La piel que habito o el amor al cine
El nuevo film de Almodóvar lo reencuentra con su mejor factura y explota el talento de sus actores de modo magistral narrando como en los viejos tiempos
Por Andrea Migliani
El nuevo film de Almodóvar lo reencuentra con su mejor factura y explota el talento de sus actores de modo magistral narrando como en los viejos tiempos. Espero lo nuevo de Almodóvar como lo de Woody Allen, sé, soy consciente de que puede ser menos que lo anterior. Que tal vez no me conmueva como Átame (1989), o Tacones lejanos (1991), que tal vez no sienta extrema admiración por una escena como la de campo en Todo sobre mi madre (1999), dónde los travestis jugaban sus destinos a todo o nada. Y que La ley del deseo (1986) es un peliculón, pero yo espero.
La estética de Almodóvar puede variar pero jamás se traiciona. Y esta vez, con La piel que habito, aborda un terror nuevo y a la vez un reencuentro con lo mejor de su cine. Este film es una declaración de amor al cine. Basada en la novela Tarántula, de Thierry Jonquet, la historia remite a otras en dónde el objeto de deseo es tan potente, está tan instalado que no hay salida. Entonces, ir por el deseo gana la partida.
No importa que la locura se apodere de todo, no importa que el límite a traspasar no tenga retorno. En Toledo, donde la belleza es per se una marca, el Dr. Ledgard, a cargo de un brillante Antonio Banderas, desarrolló su tarea de cirujano plástico y ahora con una sola paciente la lleva adelante desde la obsesión. La muerte de su mujer lo ha privado de su objeto de deseo y lo ha sumido en una obcecación pertinaz. Por eso Vera, en la piel, literalmente, de Elena Anaya, está internada y recubierta de un traje que cuida una dermis que es más frágil que el cristal.
Su ama de llaves, una de las más maravillosas actrices del cine español, Marisa Paredes, aquí desempeña el rol de su ama de llaves y cofre de secretos. Desde la muerte Galatea, así se llamaba su esposa (como la del abandonado pastor Salicio, de Garcilaso de la Vega), el Dr. Ledgard, experimenta de diversos modos, violando todas las leyes de la ética médica pero con un objetivo, dotar a su nueva Galatea de una piel capaz de resistirlo todo.
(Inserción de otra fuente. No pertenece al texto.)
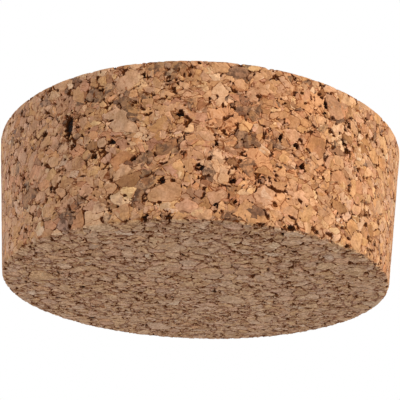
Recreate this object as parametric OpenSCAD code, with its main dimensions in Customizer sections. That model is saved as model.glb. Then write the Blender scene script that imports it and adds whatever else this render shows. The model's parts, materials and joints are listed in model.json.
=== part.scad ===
// Tapered stopper of agglomerated cork, for the neck of a wide jar.
// It is one piece: cork granules pressed with a binder, then ground to a cone.
// The ground surface has gaps where granules don't quite meet, and notches where
// they have come away from a rim.
// The origin is the centre of the narrow end, which the stopper stands on.
// +Z runs along its axis to the wide end.

/* [Stopper] */
// Diameter of the wide end, which stays above the neck
wide_d = 76; // [62:0.5:94]
// Diameter of the narrow end, which enters the neck
narrow_d = 69.5; // [56:0.5:86]
// Height from end to end
height = 25.5; // [18:0.5:36]

/* [Rims] */
// Bevel that sanding leaves on the rim of each end, along the end and along the wall
rim_bevel = 0.25; // [0.1:0.05:0.8]

/* [Gaps] */
// Width of a gap across its three arms
gap_w = 1.2; // [0.8:0.1:2.4]
// Share by which gaps and notches are wider or narrower than their usual width
gap_spread = 0.35; // [0:0.05:0.4]
// Depth of a gap
gap_depth = 0.8; // [0.4:0.1:1.4]
// Surface to each gap, in square millimetres
gap_share = 75; // [60:5:300]

/* [Notches] */
// Width of a notch in a rim
notch_w = 1.1; // [0.8:0.1:2.6]
// Depth of a notch below the rim's bevel
notch_depth = 0.4; // [0.3:0.1:1]
// Distance between notches along a rim
notch_pitch = 17; // [12:1:60]

/* [Hidden] */

$fn = 96;
wide_r = wide_d / 2;
narrow_r = narrow_d / 2;
taper = atan((wide_r - narrow_r) / height);
slant = height / cos(taper);
wall_area = PI * (wide_r + narrow_r) * slant;

// Angle between one gap and the next, which keeps neighbours apart
golden_angle = 137.508;
// Corners of a granule and of a gap between three granules, seen from above
granule_sides = 5;
gap_sides = 6;
// Largest share by which a loose gap or notch is lengthened, and narrowed to match
most_stretch = 0.5;
// Degrees by which a loose gap can stray from even spacing
stray = 4;
// How far a cutter stands proud of the surface that it cuts
cutter_lift = 0.5;
// Clear band beside each rim, which holds notches and no loose gaps
rim_band = gap_w + notch_w / 2;

// The wall's largest gaps, at the front: angle about the axis, share of the
// height, length, width, depth, and lean of the length from upright
front_gaps = [
    [-117, 0.43, 1.9, 0.9, 0.7, -50],
    [-115, 0.86, 1.6, 1.2, 0.8, 30],
    [-112, 0.51, 2.4, 1.2, 0.9, 40],
    [-104, 0.91, 2.1, 1.0, 0.8, 0],
    [-98, 0.86, 1.8, 1.4, 0.7, -40],
    [-95, 0.65, 2.1, 1.4, 0.9, 45],
    [-90, 0.32, 2.1, 1.4, 1.0, 60],
    [-82, 0.25, 2.0, 1.1, 0.9, -60],
    [-81, 0.12, 1.5, 0.9, 0.6, -10],
    [-66, 0.53, 1.9, 1.1, 0.8, 30],
    [-64, 0.41, 1.7, 1.1, 0.8, 15],
    [-62, 0.20, 1.6, 1.0, 0.7, -45],
    [-58, 0.85, 2.8, 1.1, 1.0, 5],
    [-50, 0.78, 1.8, 1.3, 0.8, 20],
    [-50, 0.61, 1.6, 1.2, 0.8, 90],
    [-45, 0.53, 1.7, 1.0, 0.8, 0]
];
// Pit that a long granule has come out of: the same values
lost_granule = [-125, 0.65, 4.8, 1.6, 1.4, -15];
// Notches in the narrow rim at the front: angle, length, width and depth
front_notches = [
    [-108, 2.0, 1.1, 0.7],
    [-103, 2.8, 1.2, 0.9],
    [-97, 2.5, 1.5, 0.9],
    [-74, 2.0, 1.1, 0.7],
    [-66, 3.0, 1.5, 1.0]
];
// Shallow chips along the wide rim at the front: angle, length, width and depth
wide_rim_chips = [
    [-118, 1.0, 1.5, 0.3],
    [-55, 1.0, 1.4, 0.3]
];

// Radius of the cone at height z
function cone_r(z) = narrow_r + (wide_r - narrow_r) * z / height;

// Depth of a cut from a rim's sharp corner, where tilt is half the corner's angle,
// for a notch that reaches depth below the bevel
function corner_depth(tilt, depth) = depth + rim_bevel * cos(tilt);

// Length, width, turn and share of the usual depth of a loose gap or notch
function loose_form(width, seed) =
    let (
        r = rands(0, 1, 4, seed),
        own_w = width * (1 + gap_spread * (2 * r[0] - 1)),
        stretch = 1 + most_stretch * r[1]
    )
    [own_w * stretch, own_w / stretch, 360 * r[2], 0.7 + 0.6 * r[3]];

// Half section of the cone: straight sides, with a bevel at either rim
module half_section() {
    up_wall = [sin(taper), cos(taper)] * rim_bevel;
    polygon([
        [0, 0], [narrow_r - rim_bevel, 0], [narrow_r, 0] + up_wall,
        [wide_r, height] - up_wall, [wide_r - rim_bevel, height], [0, height]
    ]);
}

// Crooked plug over an outline of points about the origin, from cutter_lift above
// z = 0 to depth below. It narrows downwards and ends in a blunt point.
module plug(outline, depth, seed) {
    n = len(outline);
    r = rands(0, 1, n + 1, seed);
    floor_share = 0.65 + 0.2 * r[n];
    polyhedron(
        points = concat(
            [for (p = outline) [p.x, p.y, cutter_lift]],
            [for (i = [0:n - 1])
                [outline[i].x * floor_share, outline[i].y * floor_share, -depth * (0.6 + 0.25 * r[i])]],
            [[0, 0, -depth]]
        ),
        faces = concat(
            [[for (i = [n - 1:-1:0]) i]],
            [for (i = [0:n - 1]) [i, (i + 1) % n, n + (i + 1) % n]],
            [for (i = [0:n - 1]) [i, n + (i + 1) % n, n + i]],
            [for (i = [0:n - 1]) [n + i, n + (i + 1) % n, 2 * n]]
        )
    );
}

// Plug the shape of a granule, with its length along x
module granule(length, width, depth, seed) {
    n = granule_sides;
    r = rands(0, 1, 2 * n, seed);
    plug([for (i = [0:n - 1])
        let (a = (i + 0.6 * r[i]) * 360 / n, reach = 0.9 + 0.35 * r[n + i])
        [length / 2 * reach * cos(a), width / 2 * reach * sin(a)]
    ], depth, seed + 0.25);
}

// Plug the shape of the gap between three rounded granules: three arms, with a
// hollow between each two
module gap(length, width, depth, seed) {
    n = gap_sides;
    r = rands(0, 1, 2 * n, seed);
    plug([for (i = [0:n - 1])
        let (
            a = (i + 0.5 * r[i]) * 360 / n,
            reach = i % 2 == 0 ? 1 + 0.3 * r[n + i] : 0.4 + 0.2 * r[n + i]
        )
        [length / 2 * reach * cos(a), width / 2 * reach * sin(a)]
    ], depth, seed + 0.25);
}

// Gap about as wide as gap_w, with its own size and turn
module loose_gap(seed) {
    form = loose_form(gap_w, seed);
    rotate([0, 0, form[2]])
        gap(form[0], form[1], gap_depth * form[3], seed + 0.5);
}

// Puts what follows on the cone at angle a and height z: its z is the direction
// that leans up by tilt, and its x points down the wall, turned by lean
module on_cone(a, z, tilt, lean) {
    rotate([0, 0, a])
        translate([cone_r(z), 0, z])
            rotate([0, 90 - tilt, 0])
                rotate([0, 0, lean])
                    children();
}

// Loose gaps over the wall between the two rims' bands
module wall_gaps() {
    count = floor(wall_area / gap_share);
    for (i = [0:count - 1]) {
        turn = rands(-stray, stray, 1, 100 + i)[0];
        z = rim_band + (height - 2 * rim_band) * (i + 0.5) / count;
        on_cone(i * golden_angle + turn, z, -taper, 0)
            loose_gap(500 + i);
    }
}

// Loose gaps over a round face of radius face_r, cut downwards from z = 0
module face_gaps(face_r, seed) {
    field_r = face_r - rim_band;
    count = floor(PI * field_r * field_r / gap_share);
    for (i = [0:count - 1]) {
        turn = rands(-stray, stray, 1, seed + i)[0];
        rotate([0, 0, i * golden_angle + turn])
            translate([field_r * sqrt((i + 0.5) / count), 0, 0])
                loose_gap(2 * seed + i);
    }
}

// Loose notches round the rim at height z, cut in along the direction that leans
// up by tilt, each with its own size and turn
module rim_notches(z, tilt, seed) {
    count = floor(2 * PI * cone_r(z) / notch_pitch);
    for (i = [0:count - 1]) {
        step = rands(0, 0.7, 1, seed + i)[0];
        form = loose_form(notch_w, 2 * seed + i);
        on_cone((i + step) * 360 / count, z, tilt, form[2])
            granule(form[0], form[1], corner_depth(tilt, notch_depth * form[3]), 2 * seed + i + 0.5);
    }
}

// Notches of chosen place and size in the rim at height z
module chosen_notches(notches, z, tilt, seed) {
    for (i = [0:len(notches) - 1])
        on_cone(notches[i][0], z, tilt, 0)
            gap(notches[i][1], notches[i][2], corner_depth(tilt, notches[i][3]), seed + i);
}

// Gaps and a pit of chosen place, size and lean in the wall
module chosen_gaps(gaps, pit) {
    for (i = [0:len(gaps) - 1])
        on_cone(gaps[i][0], gaps[i][1] * height, -taper, gaps[i][5])
            gap(gaps[i][2], gaps[i][3], gaps[i][4], 5000 + i);
    on_cone(pit[0], pit[1] * height, -taper, pit[5])
        granule(pit[2], pit[3], pit[4], 5100);
}

module stopper() {
    narrow_tilt = -(90 + taper) / 2;
    wide_tilt = (90 - taper) / 2;
    color([0.80, 0.60, 0.42])
    difference() {
        rotate_extrude() half_section();
        wall_gaps();
        chosen_gaps(front_gaps, lost_granule);
        translate([0, 0, height]) face_gaps(wide_r, 1000);
        mirror([0, 0, 1]) face_gaps(narrow_r, 2000);
        rim_notches(0, narrow_tilt, 3000);
        rim_notches(height, wide_tilt, 4200);
        chosen_notches(front_notches, 0, narrow_tilt, 6000);
        chosen_notches(wide_rim_chips, height, wide_tilt, 7000);
    }
}

stopper();
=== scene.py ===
"""Wide tapered stopper of pressed cork granules: its ground surface, colours and stage."""

import json
import math

import bpy
from mathutils import Matrix, Vector

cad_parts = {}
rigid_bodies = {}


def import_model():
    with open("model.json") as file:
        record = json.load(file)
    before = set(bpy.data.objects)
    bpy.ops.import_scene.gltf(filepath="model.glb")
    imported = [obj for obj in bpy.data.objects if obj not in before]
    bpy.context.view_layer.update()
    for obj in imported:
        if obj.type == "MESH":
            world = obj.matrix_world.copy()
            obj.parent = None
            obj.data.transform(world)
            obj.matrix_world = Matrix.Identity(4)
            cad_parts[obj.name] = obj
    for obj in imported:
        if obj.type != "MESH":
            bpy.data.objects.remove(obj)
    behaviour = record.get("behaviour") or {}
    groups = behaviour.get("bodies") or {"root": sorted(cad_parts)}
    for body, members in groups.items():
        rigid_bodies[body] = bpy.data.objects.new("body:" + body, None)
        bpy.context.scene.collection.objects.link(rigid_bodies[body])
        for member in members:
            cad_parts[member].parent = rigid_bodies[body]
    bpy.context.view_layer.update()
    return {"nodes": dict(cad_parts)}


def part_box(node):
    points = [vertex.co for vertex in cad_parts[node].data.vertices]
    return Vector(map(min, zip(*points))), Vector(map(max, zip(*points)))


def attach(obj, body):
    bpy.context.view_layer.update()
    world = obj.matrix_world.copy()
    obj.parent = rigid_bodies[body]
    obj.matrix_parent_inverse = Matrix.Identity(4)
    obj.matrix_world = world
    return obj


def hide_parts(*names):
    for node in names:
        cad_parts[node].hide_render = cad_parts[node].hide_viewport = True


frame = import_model()

MM = 0.001
LOW, HIGH = (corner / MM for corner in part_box("stopper"))
HEIGHT = HIGH.z - LOW.z
WIDE_R = 38.0
NARROW_R = 34.75
TAPER = math.atan((WIDE_R - NARROW_R) / HEIGHT)

# Cells that the granules are cut from, in millimetres, and the share of each size
# that is one granule: the others are filled with cells of the next size
SIZES = (3.8, 2.35, 1.6, 1.05)
SHARES = (0.10, 0.50, 0.80)
# How much flatter than wide the granules lie
FLATTENING = 1.3
# Sizes of the waves that bend the cells and of the splinters that break their edges
# up, with how far each of them reaches
WAVES = ((6.0, 2.8), (1.8, 0.15))
SPLINTERS = ((1.2, 0.50), (0.5, 0.12))
# Depth past which the solid's own surface is that of a gap or a notch
PIT_DEPTH = 0.2
# How deep the gaps between granules are sunk, and the joints between them
GAP_SINK = 0.45
JOINT_SINK = 0.02
# Height that separates the lower rim, where notches show, from the upper one
LOWER_RIM = (5.0, 15.0)
# More than any distance between neighbours
FAR = 10.0
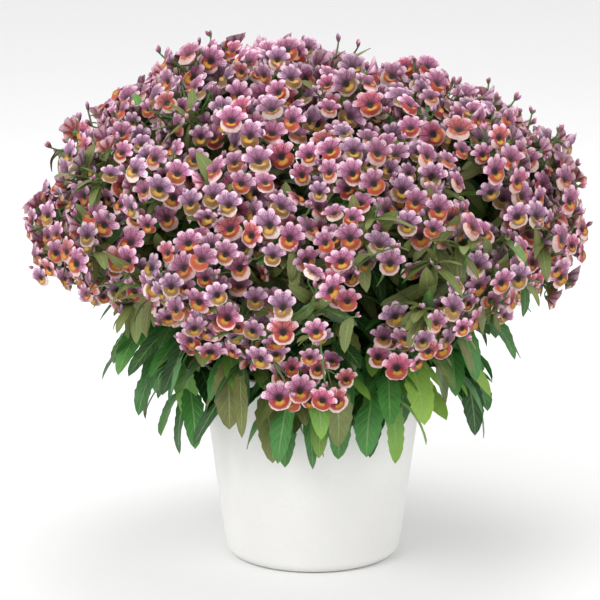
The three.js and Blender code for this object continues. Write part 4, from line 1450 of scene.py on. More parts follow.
@dataclass(frozen=True)
class StalkFinish:
    """Green stalks that flush maroon in places."""

    green: str = "#55803a"
    dark: str = "#3a5f2b"
    flush: str = "#6d4038"
    roughness: float = 0.5

    def material(self) -> bpy.types.Material:
        """The stalks' material.

        Returns:
            Long streaks of two greens, with a maroon flush by noise.
        """
        sheet = NodeSheet("stalks", Roughness=self.roughness)
        place = sheet.coordinates(Space.OBJECT)
        tint, _, _ = sheet.parts(sheet.coordinates(Space.GROWTH))
        streak = sheet.noise(sheet.scaled(place, (1, 1, 0.18)), 900.0, 4.0, 0.6)
        flush = sheet.noise(place, 38.0, 3.0, 0.55)
        green = sheet.mix(streak.step(0.35, 0.65), self.dark, self.green)
        colour = sheet.mix((flush + tint * 0.25).step(0.6, 0.85) * 0.7, green, self.flush)
        sheet.dress(colour, streak * 0.2 + (self.roughness - 0.1), streak, 0.4, 0.0004)
        return sheet.material


@dataclass(frozen=True)
class PotFinish:
    """Plain matt white ware with the faintest unevenness."""

    white: str = "#eae9e7"
    cool: str = "#dedddb"
    roughness: float = 0.5
    turning_rings_per_metre: float = 2400.0

    def material(self) -> bpy.types.Material:
        """The pot's material.

        Returns:
            Two whites blended by broad noise, over a fine orange-peel relief with faint level rings.
        """
        sheet = NodeSheet("matt_white_ware", Roughness=self.roughness)
        place = sheet.coordinates(Space.OBJECT)
        broad = sheet.noise(place, 9.0, 3.0, 0.5)
        fine = sheet.noise(place, 420.0, 4.0, 0.6)
        _, _, height = sheet.parts(place)
        rings = ((height * self.turning_rings_per_metre).sine() * 0.5 + 0.5) * 0.25
        colour = sheet.mix((broad + fine * 0.3).step(0.35, 0.95), self.white, self.cool)
        sheet.dress(colour, fine * 0.16 + (self.roughness - 0.06), fine + rings, 0.16, 0.0003)
        return sheet.material


@dataclass(frozen=True)
class CompostFinish:
    """Moist dark peat compost with paler fibres."""

    peat: str = "#1d140e"
    brown: str = "#3d2c1f"
    fibre: str = "#6b543b"
    roughness: float = 0.92

    def material(self) -> bpy.types.Material:
        """The compost's material.

        Returns:
            Crumbs by Voronoi cells and noise, with fibres by stretched noise.
        """
        sheet = NodeSheet("compost", Roughness=self.roughness)
        place = sheet.coordinates(Space.OBJECT)
        cells = {"Vector": place, "Scale": 380.0}
        crumbs = sheet.node("ShaderNodeTexVoronoi", inputs=cells, output="Distance")
        clods = sheet.noise(place, 140.0, 5.0, 0.65)
        fibre = sheet.noise(sheet.scaled(place, (1, 0.2, 1)), 800.0, 3.0, 0.6).step(0.64, 0.74)
        colour = sheet.mix((clods + crumbs * 0.3).step(0.42, 0.8), self.peat, self.brown)
        colour = sheet.mix(fibre * 0.6, colour, self.fibre)
        sheet.dress(colour, clods * 0.1 + (self.roughness - 0.05), clods + crumbs, 0.8, 0.0015)
        return sheet.material


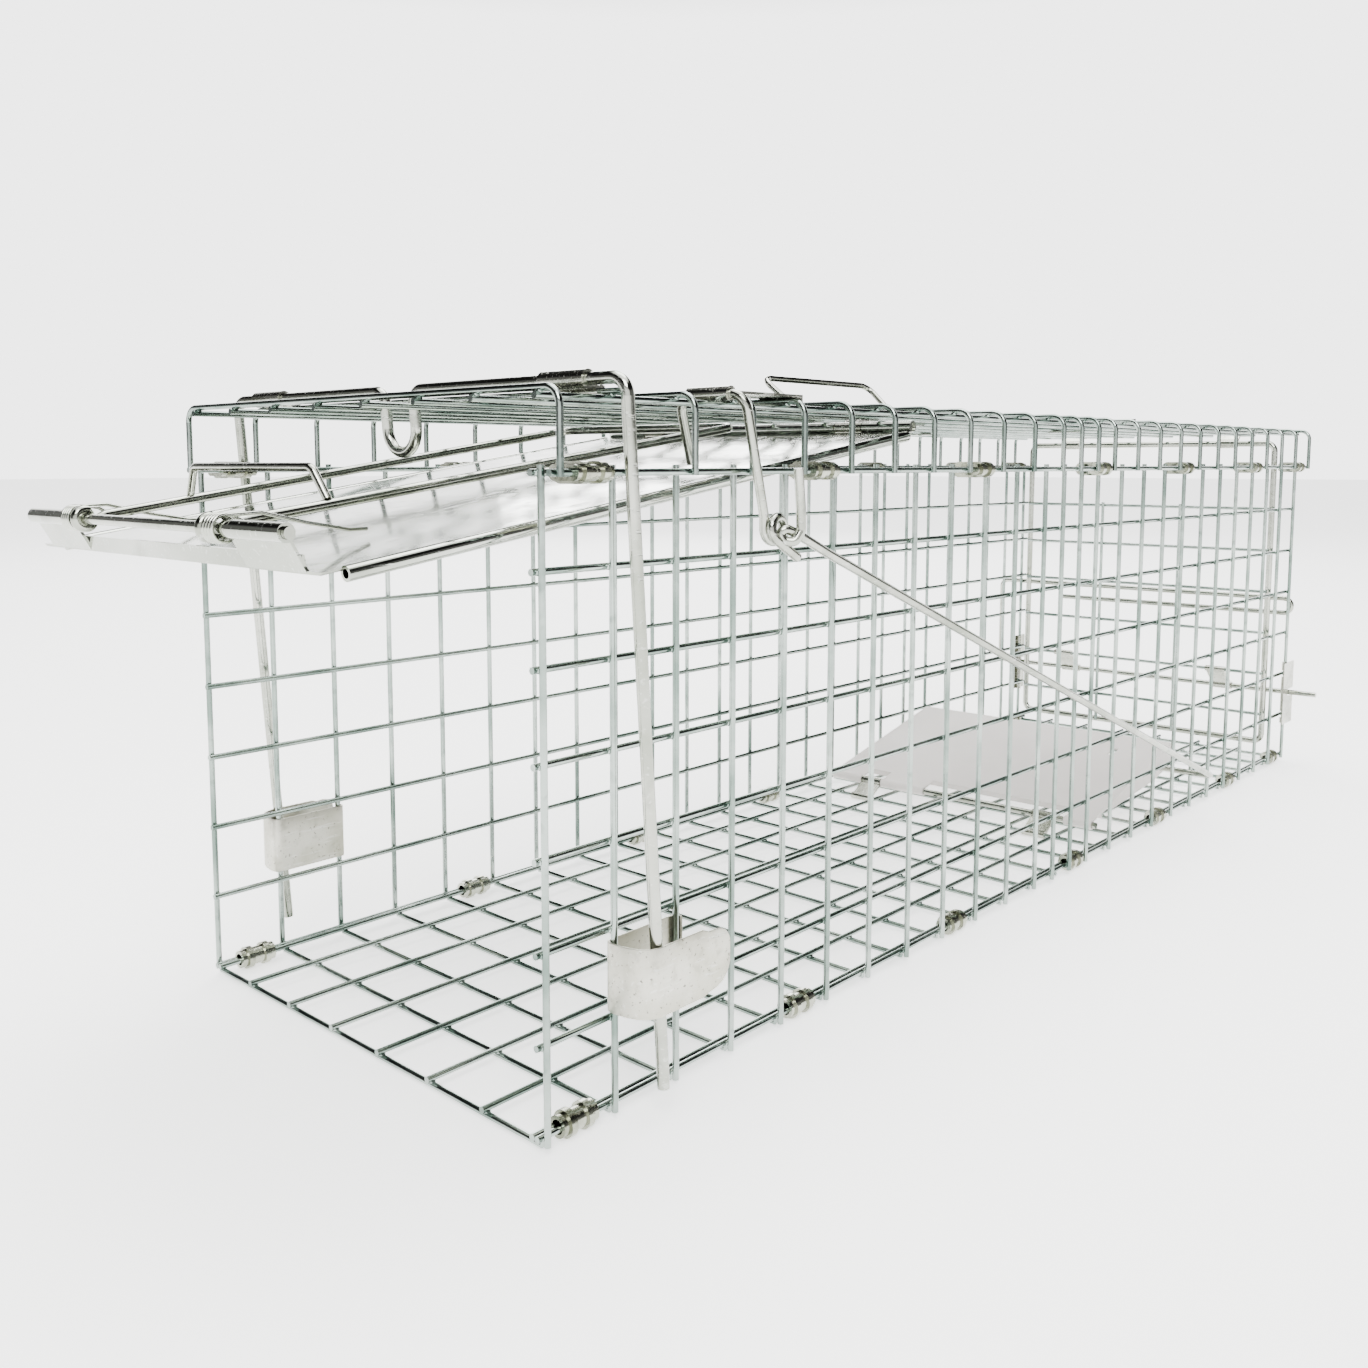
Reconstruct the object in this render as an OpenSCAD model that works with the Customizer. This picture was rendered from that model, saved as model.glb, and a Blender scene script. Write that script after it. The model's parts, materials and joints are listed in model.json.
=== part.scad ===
// Live catch trap: a folding cage of welded mesh with a drop door, a treadle pan and a rear release door.
// The trap stands on the clips along its lower edges, at z = 0. +X runs from the drop door to the rear door.

/* [Cage] */
// Mesh pitch
pitch = 25.4; // [20:0.1:32]
// Cells along the cage
cells_long = 24; // [21:1:30]
// Cells across the cage
cells_wide = 7; // [6:1:9]
// Cells up a side wall
cells_high = 7; // [6:1:9]
// Mesh wire diameter
wire_d = 2; // [1.6:0.1:2.4]
// Clear gap between crossing or neighbouring mesh wires
weld_gap = 0.05; // [0.03:0.01:0.1]
// How far the wire ends stand past the outer wires
stub = 2; // [1:0.1:3]
// How far the roof cover's flanges stand outside the side walls
flange_out = 7.3; // [6.5:0.1:9]
// Depth of the roof cover's flanges, roof wire to edge wire
flange_depth = 21.5; // [20:0.1:27]
// Bend radius of the roof cover's corners
cover_bend = 5; // [4:0.5:8]

/* [Edge clips] */
// Clip length
clip_l = 13; // [9:0.5:14]
// Clip sheet thickness
clip_wall = 1.1; // [0.8:0.1:1.3]
// How far the crimped ribs stand out
clip_rib = 0.8; // [0.4:0.1:1]

/* [Door] */
// Distance from the front of the cage to the door hinge
door_hinge_in = 192; // [180:1:215]
// Door plate length, hinge to front edge
door_l = 252; // [244:1:258]
// Door width over its rolled hems
door_w = 161; // [120:1:162]
// Sheet thickness of the door and the small straps
sheet_t = 0.8; // [0.6:0.1:1]
// How far the set door hangs below level
door_rest = 8.4; // [7.5:0.1:9.5]
// Outer diameter of the rolled hems
hem_d = 4; // [3.4:0.1:5]
// Height of the outer pivot rod above the door hinge line, square to the plate
ear_rise = 8.4; // [8:0.1:11]
// Width of each ear
ear_w = 27; // [20:1:30]
// Distance from the door's middle to the outer end of each ear
ear_out = 72; // [66:1:75]

/* [Rods] */
// Diameter of the hinge, lock, trigger and trip rods
rod_d = 3; // [2.6:0.1:3.4]
// Diameter of the brace and of the rear door frame
frame_d = 3.6; // [3.2:0.1:4]
// Radial clearance of a rod turning in its eye
run_gap = 0.08; // [0.04:0.01:0.1]
// Clearance between pieces that pass each other
pass_gap = 0.4; // [0.3:0.05:0.6]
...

¿Lo logrará? ¿De qué cosas será capaz esta criatura que como todas las del universo almodovariano llegan a forzar todos los límites? El sexo como pulsión del deseo que recorre varios tramos del film se ve en distintas variantes de las que muchas harían trinar al Papa, pero esa es otra marca de Pedro, mostrar eso que está allí y que ocurre o puede ocurrir, porque el deseo como un carro cuyos caballos se han desbocado, lo arrastra todo.
Ha retornado el Almodóvar en que lo narratológico es vital y que para sus seguidores es fundante. Voy al cine a que me cuenten una historia y si me la cuentan bien, poco importan las imágenes, su crudeza, delicadeza o montaje porque no hay narración que cumpla con su cometido si su forma no está bien estructurada.
Necrofilia, masoquismo, abuso, pasado, la nueva película de Almodóvar toma tips del cine de terror, del film noir y también del melodrama que a Pedro tanto le gusta porque en cada personaje, aún en Robert Ledgard, lo mejor de Banderas de los últimos 15 años, todos se ajustan a esos roles que el melos demanda para digerir el espanto de algunas situaciones o el desagrado del descubrimiento de un pasado muy oscuro.
O, sencillamente porque su hacedor, adora el género así como el kitsch y tantas otras que ya son sus marcas. Marisa Paredes cumple y más, como es su estilo y Elena Anaya, a quien la cámara adora, dota a su criatura de esa sutileza necesaria de la cautiva, casi como todas las novias de Frankenstein, víctimas y no tanto. Volvió Almodóvar y me siento tentada de decirte amable lector: ¡No te pierdas esta perla!